HR is for the Birds – part 1: The Ostrich

Having a career in HR is tough. We spend most of our time in battling for priority, resources, time and voice in the organizations we belong to. Then we have to defend the policies, practices and decisions of the same organization to employees and enforcement entities. HR professionals are under-trained, over-worked and often burn out in discouragement and frustration. Many would say a career in HR is for the birds!

This month, the Buzz on HR is going to look at lessons management can gain from the birds. Part 1 looks at the Ostrich.

Native to Africa, the Ostrich is a two-legged bird that cannot fly. It runs really fast though, reaching speeds up to 60 miles and cover up to 20 feet in a single stride. When faced with a threat from a predator, the ostrich hides. Many think the ostrich sticks its head in the ground, but this is a myth. They actually just lay with their legs and neck flat while their butts are in the air, to look like a rock or bush. What is really interesting is that when an ostrich chooses to fight instead of hide, the power of an ostrich kick could crush a human skull! There are tons of nature videos showing the ostrich kicking the crap out of lions and tigers and bison! Oh my! The ostrich also has an acute sense of sight and hearing compared to other birds and native animals despite its tiny head, wide-set eyes and unprotected ears.

Similarly, HR is rarely the flying, guiding force in their organization. However, HR usually has the most insight and understanding into the how and why the organization works because of its dealings with each area within their organization. HR hears and sees more than the operations or finance or marketing because it’s function overlaps with all these. Therefore, HR is acutely sensitive to the goals, needs and wants of each.
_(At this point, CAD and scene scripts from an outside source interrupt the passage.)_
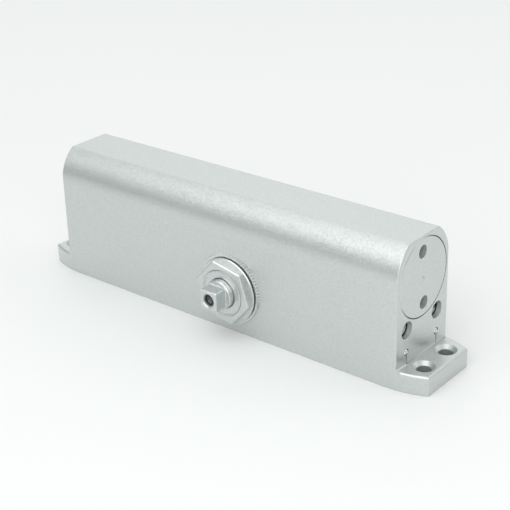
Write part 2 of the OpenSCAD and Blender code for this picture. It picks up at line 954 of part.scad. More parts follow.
// What milling takes off the underside: a flat and the gaps between the rack teeth
module rack_cut() {
    gaps = round((rack_x1 - rack_x0) / pitch) - 1;
    translate([0, bore_r, 0])
        rotate([90, 0, 0])
            linear_extrude(bore_d) {
                translate([rack_x0 + rack_inset, 0])
                    square([rack_x1 - rack_x0 - 2 * rack_inset, rack_tip_z]);
                for (k = [-1:gaps - 2]) {
                    translate([pinion_x + k * pitch, 0])
                        rack_gap();
                }
            }
}

function oil_groove(start) = [
    [piston_r, start],
    [groove_r, start],
    [groove_r, start + groove_w],
    [piston_r, start + groove_w]];

module piston_turning() {
    waist_end = rack_x1 - piston_x0;
    nose_end = piston_x1 - piston_x0;
    web_end = web_x - piston_x0;
    along_x(piston_x0, 0, bore_z)
        rotate_extrude()
            polygon(concat(
                [[0, recess_depth], [recess_r, recess_depth], [recess_r, 0]],
                [[piston_r - piston_edge, 0], [piston_r, piston_edge]],
                oil_groove(piston_land),
                oil_groove(piston_land + groove_pitch),
                [[piston_r, left_head_len], [waist_r, left_head_len]],
                [[waist_r, waist_end], [piston_r, waist_end]],
                oil_groove(waist_end + piston_land),
                [[piston_r, nose_end - nose_len], [nose_r, nose_end - nose_len]],
                [[nose_r, nose_end], [skirt_r, nose_end]],
                [[skirt_r, web_end], [0, web_end]]));
}

module piston() {
    color("lightslategray")
    difference() {
        piston_turning();
        rack_cut();
        along_x(piston_x0, 0, bore_z)
            cylinder(r = passage_r, h = web_x - piston_x0 + cut);
        along_x(ball_seat_x, 0, bore_z)
            cylinder(r = ball_room_r, h = web_x - ball_seat_x + cut);
        along_x(cage_x, 0, bore_z)
            cylinder(r = cage_r + fit, h = cage_len + cut);
        // Cross drilling that joins the passage to the pinion chamber
        translate([(rack_x0 + rack_x1) / 2, bore_r, bore_z])
            rotate([90, 0, 0])
                cylinder(r = cross_drill_r, h = bore_d);
    }
}

// Hollow screw that holds the check ball and its spring
module valve_cage() {
    color("goldenrod")
    difference() {
        along_x(cage_x + fit, 0, bore_z)
            cylinder(r = cage_r, h = cage_len - fit);
        along_x(cage_x - cut, 0, bore_z)
            cylinder(r = cage_pocket_r, h = cage_len + cut - cage_floor_t);
        along_x(cage_x - cut, 0, bore_z)
            cylinder(r = cage_hole_r, h = cage_len + 3 * cut);
        translate([web_x - 0.4, -cage_r - cut, bore_z - 0.5])
            cube([cut, 2 * cage_r + 2 * cut, 1]);
    }
}

module check_ball() {
    color("gainsboro")
    translate([ball_x, 0, bore_z])
        sphere(r = ball_r);
}

module check_spring() {
    room = web_x - cage_floor_t - face_gap - check_coil_x;
    color("dimgray")
    translate([check_coil_x, 0, bore_z])
        coil(3, room - check_wire_d / 2, check_wire_d, check_mean_r, 1, 12, 6, "check_spring");
}

// Springs and the power screw

module main_spring_outer() {
    color("slategray")
    translate([0, 0, bore_z])
        ground_coil(spring_x0, spring_x1 - spring_x0, outer_turns, outer_wire_d, outer_mean_r,
            1, 16, 8, "main_spring_outer");
}

module main_spring_inner() {
    color("slategray")
    translate([0, 0, bore_z])
        ground_coil(spring_x0, spring_x1 - spring_x0, inner_turns, inner_wire_d, inner_mean_r,
            -1, 14, 6, "main_spring_inner");
}

module spring_seat() {
    color("darkgray")
    difference() {
        union() {
            along_x(seat_x, 0, bore_z)
                cylinder(r = seat_r, h = seat_t);
            along_x(seat_x, 0, bore_z)
                cylinder(r = seat_boss_r, h = seat_t + seat_boss_len);
        }
        along_x(seat_x - cut, 0, bore_z)
            cylinder(r = power_r + fit, h = seat_t + seat_boss_len + 2 * cut);
        // Oil holes through the seat
        for (a = [0:90:270]) {
            translate([0, 0, bore_z])
                rotate([a + 45, 0, 0])
                    along_x(seat_x - cut, 0, (seat_boss_r + seat_r) / 2)
                        cylinder(r = seat_oil_r, h = seat_t + 2 * cut);
        }
    }
}

module power_screw() {
    flange_x = -plug_in - power_flange_t;
    color("silver")
    difference() {
        union() {
            along_x(power_outer_x, 0, bore_z)
                cylinder(r = power_r, h = power_reach - plug_in - power_outer_x);
            along_x(flange_x, 0, bore_z)
                cylinder(r = power_flange_r, h = power_flange_t);
        }
        along_x(power_outer_x - cut, 0, bore_z)
            rotate([0, 0, 30])
                cylinder(r = socket_af / 2 / cos(30), h = socket_depth + cut, $fn = 6);
        along_x(power_groove_x, 0, bore_z)
            tube(power_r + cut, power_groove_r, power_groove_w);
    }
}

module power_ring() {
    color("dimgray")
    along_x(power_groove_x + ring_side, 0, bore_z)
        squeezed_ring(power_groove_r + ring_skin, power_r + fit - ring_skin, power_groove_w - 2 * ring_side);
}

// Regulating valves

module valve(side, slot_turn) {
    head_x = end_x - valve_sunk;
    body_x = thread_x + valve_thread_clear;
    difference() {
        union() {
            along_x(body_x, side * valve_y, valve_z)
                cylinder(r = valve_r, h = head_x - body_x - valve_edge);
            along_x(head_x - valve_edge, side * valve_y, valve_z)
                cylinder(r1 = valve_r, r2 = valve_r - valve_edge, h = valve_edge);
            along_x(land_x, side * valve_y, valve_z)
                cylinder(r = land_r, h = land_len);
            along_x(needle_x, side * valve_y, valve_z)
                cylinder(r = needle_stem_r, h = land_x - needle_x);
            along_x(needle_x - needle_nose_len, side * valve_y, valve_z)
                cylinder(r1 = needle_tip_r, r2 = needle_stem_r - needle_step, h = needle_nose_len);
        }
        along_x(valve_groove_x, side * valve_y, valve_z)
            tube(stem_bore_r + cut, valve_groove_r, valve_groove_w);
        translate([head_x, side * valve_y, valve_z])
            rotate([slot_turn, 0, 0])
                cube([2 * slot_depth, slot_w, 2 * valve_d], center = true);
    }
}

module valve_ring(side) {
    along_x(valve_groove_x + ring_side, side * valve_y, valve_z)
        squeezed_ring(valve_groove_r + ring_skin, stem_bore_r - ring_skin, valve_groove_w - 2 * ring_side);
}

module closing_valve() {
    color("silver")
    valve(-1, closing_slot_turn);
}

module latch_valve() {
    color("silver")
    valve(1, latch_slot_turn);
}

module closing_valve_ring() {
    color("dimgray")
    valve_ring(-1);
}

module latch_valve_ring() {
    color("dimgray")
    valve_ring(1);
}

// Balls that close the galleries in the end face and the drops in the mounting face
module gallery_balls() {
    color("gainsboro")
    for (side = [-1, 1]) {
        translate([end_x + ball_proud - plug_ball_r, side * valve_y, gallery_z])
            sphere(r = plug_ball_r);
        translate([drop_x, side * valve_y, plug_ball_r + ball_up])
            sphere(r = plug_ball_r);
    }
}

housing();
end_plug_right();
end_plug_left();
plug_ring_right();
plug_ring_left();
gland_nut_front();
gland_nut_rear();
gland_washer_front();
gland_washer_rear();
gland_ring_front();
gland_ring_rear();
seal_bush_front();
seal_bush_rear();
shaft_seal_front();
shaft_seal_rear();
bearing_shell_front();
bearing_shell_rear();
needles_front();
needles_rear();
thrust_washer_front();
thrust_washer_rear();
pinion_shaft();
piston();
valve_cage();
check_ball();
check_spring();
main_spring_outer();
main_spring_inner();
spring_seat();
power_screw();
power_ring();
closing_valve();
latch_valve();
closing_valve_ring();
latch_valve_ring();
gallery_balls();
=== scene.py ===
# %% [markdown]
# # A hydraulic door closer
# The closer stands on its mounting face in a white studio. The frame holds every piece at its real
# size and place. This lesson dresses the pieces that show: it models them again with rounded edges,
# seams, slots and serrations, and gives every piece a finish made of shader nodes.

# %% Load the frame
import json
import math

import bmesh
import bpy
from mathutils import Matrix, Vector

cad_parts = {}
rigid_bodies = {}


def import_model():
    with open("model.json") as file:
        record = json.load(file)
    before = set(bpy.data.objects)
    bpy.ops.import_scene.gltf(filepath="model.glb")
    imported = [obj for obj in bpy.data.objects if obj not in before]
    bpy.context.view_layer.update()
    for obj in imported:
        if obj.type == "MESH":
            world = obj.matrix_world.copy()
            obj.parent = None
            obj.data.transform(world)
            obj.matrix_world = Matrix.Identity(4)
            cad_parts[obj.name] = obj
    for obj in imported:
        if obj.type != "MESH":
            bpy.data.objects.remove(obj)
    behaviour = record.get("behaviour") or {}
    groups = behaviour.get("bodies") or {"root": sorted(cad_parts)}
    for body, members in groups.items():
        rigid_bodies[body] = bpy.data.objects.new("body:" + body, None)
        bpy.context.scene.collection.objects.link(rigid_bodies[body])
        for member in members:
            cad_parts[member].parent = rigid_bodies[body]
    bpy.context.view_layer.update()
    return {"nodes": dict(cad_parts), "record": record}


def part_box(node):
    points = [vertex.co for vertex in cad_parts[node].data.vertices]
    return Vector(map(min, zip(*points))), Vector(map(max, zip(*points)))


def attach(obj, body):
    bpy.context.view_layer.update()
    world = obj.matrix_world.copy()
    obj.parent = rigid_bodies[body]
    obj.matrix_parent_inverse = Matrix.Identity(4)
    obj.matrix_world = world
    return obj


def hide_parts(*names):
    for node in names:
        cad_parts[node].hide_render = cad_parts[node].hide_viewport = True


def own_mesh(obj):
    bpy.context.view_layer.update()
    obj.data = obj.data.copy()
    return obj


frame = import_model()

# %% [markdown]
# Everything is placed from the frame, so the modelled pieces land where the construction says.
# The boxes of a few nodes give the main sizes: the body, the cylinder axis, the pinion axis and
# the depths of the pieces that stack up outside the body.

# %% Sizes read from the frame
MM = 0.001


def box_of(node):
    low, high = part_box(node)
    return low, high, (low + high) / 2


_, body_high, _ = box_of("housing")
plug_low, plug_high, plug_mid = box_of("end_plug_right")
_, nut_high, nut_mid = box_of("gland_nut_rear")
washer_low, washer_high, _ = box_of("gland_washer_rear")
bush_low, bush_high, _ = box_of("seal_bush_rear")
_, shaft_high, _ = box_of("pinion_shaft")
valve_low, valve_high, valve_mid = box_of("latch_valve")

TIP_X = body_high.x
SIDE_Y = body_high.y
TOP_Z = body_high.z
END_X = plug_high.x
CYLINDER_Z = plug_mid.z
PLUG_R = (plug_high.z - plug_low.z) / 2
PINION_X = nut_mid.x
PINION_Z = nut_mid.z
VALVE_Y = valve_mid.y
VALVE_Z = valve_mid.z
print("body:", round(2 * TIP_X, 4), round(2 * SIDE_Y, 4), round(TOP_Z, 4))
print("pinion axis at", round(PINION_X, 4), round(PINION_Z, 4))

# %% [markdown]
# The camera stands where the photograph was taken from: to the right of the front side and above
# it, turned a little about its own axis. A long lens keeps the body's edges nearly parallel. The
# other way would be a Track To constraint, but then the small roll could not be set.

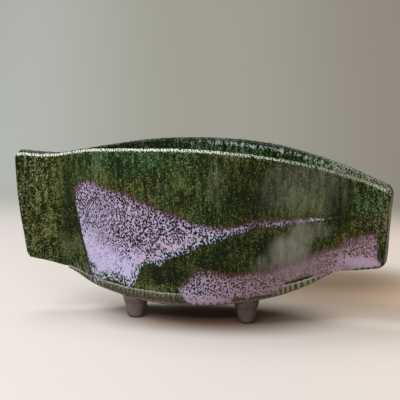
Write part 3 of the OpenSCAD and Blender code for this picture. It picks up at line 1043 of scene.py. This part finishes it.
class VASE_OT_walls(bpy.types.Operator):
    """Builds the two glazed wall slabs"""

    bl_idname = "vase.walls"
    bl_label = "Wall slabs"

    def execute(self, context):
        clay = context.scene.vase_clay
        glaze = glaze_material(context.scene.vase_glaze)
        for node_name, side in (("front_wall", -1), ("back_wall", 1)):
            piece = loft_copy(node_name)
            hold_edges(piece)
            split_upright(piece)
            finer(piece)
            places = points_of(piece)
            drift = rough_field(places * (1, 1, 0.3), 90, 3)
            turn = 2 * math.pi * places[:, 0] / clay.comb_pitch + COMB_WANDER * drift
            comb = np.sin(turn) * (0.6 + 0.4 * drift)
            waves = sum(share * rough_field(places, scale, seed) for scale, seed, share in WAVES)
            raise_surface(piece, clay.waviness * waves + clay.comb_depth * comb)
            places = points_of(piece)
            low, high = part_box(node_name)
            places[:, 0] = np.clip(places[:, 0], low[0], high[0])
            move_points(piece, places)
            glaze_fields(piece, side, edge_heights(places, np.max))
            x = places[:, 0] / MM
            over = (places[:, 2] - edge_heights(places, np.min)) / MM
            left = ramp(abs(x + 101), 18, 6) * ramp(over, 12, 2)
            edge = ramp(over, 1.8, 0.3) * (abs(x) > 112)
            # The rim's white, partly glaze run thin and partly painted highlight, weaker on the
            # back
            white = np.interp(x, *np.array(RIM_WHITE_MM).T)
            write_fields(
                piece, comb=comb, rim_white=white * (1.0 if side < 0 else BACK_RIM_WHITE),
                scratch=np.maximum(left, edge), rib=0, bare=0, hem=0, seam=0)
            settle(piece, glaze, node_name, VESSEL, SLAB_CREASE)
        return {"FINISHED"}


class VASE_OT_base(bpy.types.Operator):
    """Builds the boat-bottomed base with its ribbed hem, and the coils in its seams"""

    bl_idname = "vase.base"
    bl_label = "Base and seam coils"

    def execute(self, context):
        glaze = bpy.data.materials["layered_glaze"]
        piece = loft_copy("base_slab")
        hold_edges(piece)
        finer(piece)
        places = points_of(piece)
        facing = normals_of(piece)[:, 2]
        top = edge_heights(places, np.max)
        glaze_fields(piece, 0, top + 0.1)
        x = places[:, 0] / MM
        depth = (top - places[:, 2]) / MM
        over = (places[:, 2] - edge_heights(places, np.min)) / MM
        wander = RIB_WANDER * rough_field(places * (1, 1, 0.2), 45, 5)
        ribs = np.cos(2 * math.pi * x / RIB_PITCH_MM + wander)
        ribs = ribs * (0.85 + rough_field(places, 60, 9))
        seam = depth - HEM_LINE_DEPTH_MM - 0.9 * rough_field(places, 110, 8) + 0.5 * ribs
        clay_line = np.interp(x, *np.array(BARE_MM).T)
        pour = np.maximum(depth_inside(LOW_POUR_MM, glaze_spots(places, 0)), 0)
        bare = (clay_line - np.minimum(pour * 2, 4) - over) / 1.2 + 0.5
        write_fields(
            piece, rib=ribs * ramp(depth, 10.8, 1.8), seam=ramp(abs(seam), HEM_LINE_HALF_MM, 0),
            bare=np.where(facing < -0.6, 2.0, np.clip(bare, -1, 2)), hem=facing < 0.5,
            comb=0, rim_white=0, scratch=0)
        settle(piece, glaze, "base_slab", VESSEL, SLAB_CREASE)
        for node_name, side in (("front_seam_coil", -1), ("back_seam_coil", 1)):
            coil = loft_copy(node_name)
            finer(coil)
            glaze_fields(coil, side, 0.2)
            write_fields(coil, comb=0, rim_white=0, rib=0, bare=0, hem=0, seam=0, scratch=0)
            settle(coil, glaze, node_name, VESSEL)
        return {"FINISHED"}


class VASE_OT_feet(bpy.types.Operator):
    """Builds the four hand-rolled peg feet"""

    bl_idname = "vase.feet"
    bl_label = "Feet"

    def execute(self, context):
        clay = clay_material(context.scene.vase_glaze)
        for place in ("front_left", "front_right", "back_left", "back_right"):
            node_name = "foot_" + place
            piece = copy_of(node_name, node_name + "_clay")
            on_all(piece, bpy.ops.mesh.tris_convert_to_quads, face_threshold=math.pi,
                   shape_threshold=math.pi, topology_influence=2)
            places = points_of(piece)
            lumps = rough_field(places, 110, len(place)) + 0.6 * rough_field(places, 330, 6)
            heights = context.scene.vase_clay.lumps * lumps
            heights = heights + FOOT_FLARE * ramp(places[:, 2] / MM, 10, 16) ** 2
            raise_surface(piece, heights * (places[:, 2] > 0.4 * MM))
            places = points_of(piece)
            # Painted shade on the front right foot and the tops of the feet, plus a random change
            # of tone
            scorch = 0.62 if place == "front_right" else 0.1
            scorch = scorch + 0.5 * rough_field(places, 120, 4) + 0.3 * (places[:, 2] > 12 * MM)
            write_fields(piece, scorch=np.clip(scorch, 0, 1))
            settle(piece, clay, node_name, VESSEL, FOOT_CREASE)
        return {"FINISHED"}


def one_needle(holder, length):
    """A round needle with a ground point, standing at the middle of the frame."""
    shaft = length - holder.pin_point
    bpy.ops.mesh.primitive_cylinder_add(
        vertices=8, radius=holder.pin_diameter / 2, depth=shaft, location=(0, 0, shaft / 2))
    needle = bpy.context.object
    bake_place(needle)
    pick(needle, "FACE", lambda face: face.center.z > shaft - 0.1 * MM)
    for rise, share in NEEDLE_POINT:
        up = (0, 0, rise * holder.pin_point)
        bpy.ops.mesh.extrude_region_move(TRANSFORM_OT_translate={"value": up})
        bpy.ops.transform.resize(value=(share, share, 1), center_override=(0, 0, 0))
    close_edit()
    return needle


def needle_places(holder, limit):
    """Places of the needles in staggered rows within a radius."""
    row_gap = holder.pin_pitch * math.sin(math.radians(60))
    rows = int(limit / row_gap)
    columns = int(limit / holder.pin_pitch) + 1
    for row in range(-rows, rows + 1):
        for column in range(-columns, columns + 1):
            x = (column + row % 2 / 2) * holder.pin_pitch
            y = row * row_gap
            if math.hypot(x, y) < limit:
                yield x, y


class VASE_OT_holder(bpy.types.Operator):
    """Finishes the needle flower holder and gives it round needles"""

    bl_idname = "vase.holder"
    bl_label = "Flower holder"

    def execute(self, context):
        holder = context.scene.vase_holder
        low, high = (Vector(corner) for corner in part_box("kenzan_pins"))
        middle = (low + high) / 2
        radius = (high.x - low.x) / 2
        bpy.ops.mesh.primitive_cylinder_add(
            vertices=64, radius=radius, depth=holder.plate,
            location=(middle.x, middle.y, low.z + holder.plate / 2))
        plate = bpy.context.object
        plate.name = "kenzan_needles"
        bake_place(plate)
        add_modifier(plate, "BEVEL", width=holder.plate * 0.25, segments=2, limit_method="ANGLE")
        needle = one_needle(holder, high.z - low.z - holder.plate / 2)
        draw = random.Random(7)
        copies = []
        for x, y in needle_places(holder, radius - holder.pin_diameter):
            copy = needle.copy()
            copy.data = needle.data.copy()
            bpy.context.collection.objects.link(copy)
            copy.location = (middle.x + x, middle.y + y, low.z + holder.plate / 2)
            copy.rotation_euler = (draw.gauss(0, NEEDLE_LEAN), draw.gauss(0, NEEDLE_LEAN), 0)
            copies.append(copy)
        bpy.data.objects.remove(needle)
        only(plate)
        for copy in copies:
            copy.select_set(True)
        bpy.ops.object.join()
        settle(plate, needle_material(), "kenzan_pins", HOLDER, NEEDLE_CREASE)
        wear(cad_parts["kenzan_base"], lead_material())
        wear(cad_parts["kenzan_ring"], rubber_material())
        return {"FINISHED"}


# The studio

def lay_sweep(studio):
    """A floor that curves up into a backdrop."""
    wide, front, back, radius, high = 8.0, -3.0, 0.8, 0.6, 3.0
    bpy.ops.mesh.primitive_plane_add(size=1, location=(0, (front + back) / 2, 0))
    sweep = bpy.context.object
    sweep.name = "studio_sweep"
    sweep.scale = (wide, back - front, 1)
    bake_place(sweep)
    ends = sweep.data.vertices
    pick(sweep, "EDGE", lambda edge: all(ends[i].co.y > back - MM for i in edge.vertices))
    bpy.ops.mesh.spin(steps=24, angle=-math.pi / 2, center=(0, back, radius), axis=(1, 0, 0))
    bpy.ops.mesh.extrude_edges_move(TRANSFORM_OT_translate={"value": (0, 0, high - radius)})
    close_edit()
    on_all(sweep, bpy.ops.mesh.normals_make_consistent, inside=False)
    if sweep.data.polygons[0].normal.z < 0:
        sweep.data.flip_normals()
    wear(sweep, sweep_material(studio))
    only(sweep)
    bpy.ops.object.shade_smooth()


def hang_lights(scene):
    """A key from the upper left, a wide light in front and one behind, in a pale room."""
    for name, (place, width, height, power) in LAMPS.items():
        lamp = bpy.data.lights.new(name, "AREA")
        lamp.shape = "RECTANGLE"
        lamp.size = width
        lamp.size_y = height
        lamp.energy = power
        light = bpy.data.objects.new(name, lamp)
        aim_object(light, place, Vector(place) - Vector(LAMP_AIM))
    world = bpy.data.worlds.new("studio_air")
    scene.world = world
    world.use_nodes = True
    air = world.node_tree.nodes["Background"]
    air.inputs["Color"].default_value = AIR_COLOUR
    air.inputs["Strength"].default_value = AIR_STRENGTH


def aim_object(thing, place, back):
    """Puts a light or the camera in the scene with its back to a direction."""
    bpy.context.collection.objects.link(thing)
    thing.location = place
    thing.rotation_mode = "QUATERNION"
    thing.rotation_quaternion = back.to_track_quat("Z", "Y")


def set_camera(scene, studio):
    """The camera at the photograph's angle."""
    turn, rise = studio.camera_turn, studio.camera_rise
    back = Vector((math.sin(turn) * math.cos(rise), -math.cos(turn) * math.cos(rise),
                   math.sin(rise)))
    data = bpy.data.cameras.new("camera")
    data.lens = studio.lens
    data.sensor_width = SENSOR_MM
    camera = bpy.data.objects.new("camera", data)
    aim_object(camera, Vector(CAMERA_TARGET_MM) * MM + back * studio.camera_distance, back)
    scene.camera = camera


class VASE_OT_studio(bpy.types.Operator):
    """Lays the sweep of paper, hangs the soft lights and sets up the camera"""

    bl_idname = "vase.studio"
    bl_label = "Studio"

    def execute(self, context):
        scene = context.scene
        lay_sweep(scene.vase_studio)
        hang_lights(scene)
        set_camera(scene, scene.vase_studio)
        scene.view_settings.view_transform = "Standard"
        return {"FINISHED"}


class VASE_PT_panel(bpy.types.Panel):
    """Lists the steps that build the vase"""

    bl_label = "Slab-built vase"
    bl_idname = "VASE_PT_panel"
    bl_space_type = "VIEW_3D"
    bl_region_type = "UI"
    bl_category = "Vase"

    def draw(self, context):
        for step in STEPS:
            self.layout.operator(step.bl_idname)
        for group in SETTINGS:
            box = self.layout.box()
            settings = getattr(context.scene, group)
            for name in settings.__annotations__:
                box.prop(settings, name)


STEPS = (VASE_OT_studio, VASE_OT_walls, VASE_OT_base, VASE_OT_feet, VASE_OT_holder)
CLASSES = (*SETTINGS.values(), *STEPS, VASE_PT_panel)


def register():
    for cls in CLASSES:
        bpy.utils.register_class(cls)
    for group, cls in SETTINGS.items():
        setattr(bpy.types.Scene, group, bpy.props.PointerProperty(type=cls))


def unregister():
    for group in SETTINGS:
        delattr(bpy.types.Scene, group)
    for cls in reversed(CLASSES):
        bpy.utils.unregister_class(cls)


def main():
    register()
    bpy.ops.vase.studio()
    bpy.ops.vase.walls()
    bpy.ops.vase.base()
    bpy.ops.vase.feet()
    bpy.ops.vase.holder()


if __name__ == "__main__":
    main()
Yet when faced with conflict or challenged, HR sticks its head in the sand. It lies flat and stays silent in order to avoid appearing too partial or over-zealous or disagreeable with the other stakeholders in the organization. HR sacrifices itself and its initiatives to get along so it can remain effective. In the end, the people of the organization and the people the organization serves are the ones that suffer. The HR profession suffers, too, because despite our contribution, a lot of business society still continues to question the validity and necessity of our function and profession.

However, when HR chooses to fight for itself and its function, it crushes other areas of the organization with its knowledge, understanding and efficiency! HR is naturally stronger than others because it used to doing more with less and producing fast results. HR has to consider the needs and impact of everything it does on others so it is used to finding solutions with cooperation, compromise and concessions already built-in.

So instead of being the HR-ostrich who hides and runs from conflict, be the HR-ostrich who fights, kicks and crushes-skulls with effectiveness, innovation and wisdom!